Open Faced Sausage Mushroom Sliders
They’re meaty, they’re cheesy, they’re totally low carb! These 2-bite morsels are the ultimate Keto snack! We used mini Portobello mushroom caps as the “bun” base and we added some marinated artichoke hearts and sweet Italian sausage. The sliders are finished with a generous topping of melted mozzarella, parmesan, and dusted with fresh parsley. These didn't last long at the party because everyone ate them up!
Helpful Kitchen Tools:
Baking Sheet: AmazonBasics Nonstick Carbon Steel Half Baking Sheet - 2-Pack
Frying Pan: 12" Stone Earth Frying Pan by Ozeri, with 100% APEO & PFOA-Free Stone-Derived Non-Stick Coating from Germany
Ingredients:
2 links sweet Italian sausage
6 small portobello mushroom caps
1/3 cup marinated artichokes diced
1/2 cup shredded mozzarella cheese
2 tbsp. grated parmesan
1/4 tsp. dried basil
1/4 tsp. dried oregano
chopped fresh parsley for topping
salt & pepper
olive oil for pan
Directions:
Step 1 - Prepare and clean mushroom caps by removing stems and dusting off any debris.
Step 2 - Dice the artichoke hearts and set aside.
Step 3 - Remove and discard sausage casing. Place sausage in pan.
Step 4 - Heat pan to medium high for the sausage to sauté.
Step 5 - Sauté the sausage until browned and cooked through. Drain and discard excess fat.
Step 6 - On a lightly greased baking sheet, place mushroom caps 2 inches apart.

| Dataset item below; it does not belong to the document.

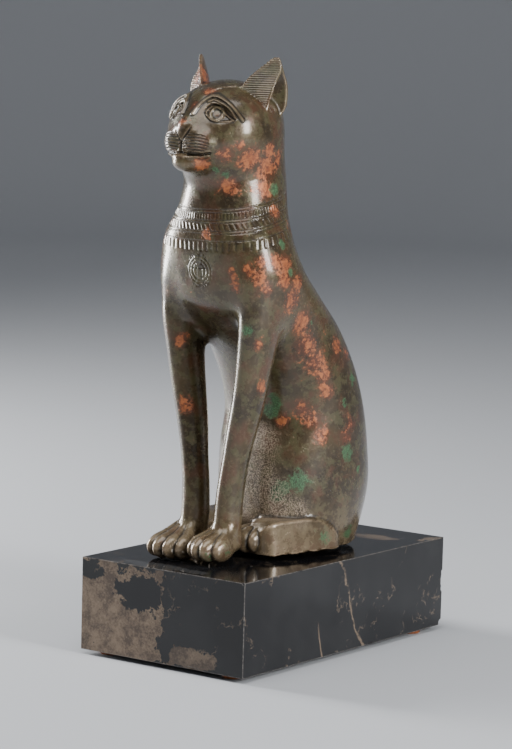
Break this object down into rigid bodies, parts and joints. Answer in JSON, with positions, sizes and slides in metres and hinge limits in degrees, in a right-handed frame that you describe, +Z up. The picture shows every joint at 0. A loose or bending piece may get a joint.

Place 2 to 3 pieces of artichoke hearts in each mushroom cap.
Step 7 - Add the sausage to lump on top of the artichoke pieces on the mushroom caps.
Step 8 - Sprinkle shredded cheese (mozzarella first, then the parmesan) on top of each slider.
Step 9 - Preheat oven to broil.
Step 10 - Place mushroom caps in the oven and broil until cheese is melted and golden brown.
Step 11 - Allow to cool slightly and then garnish with chopped parsley.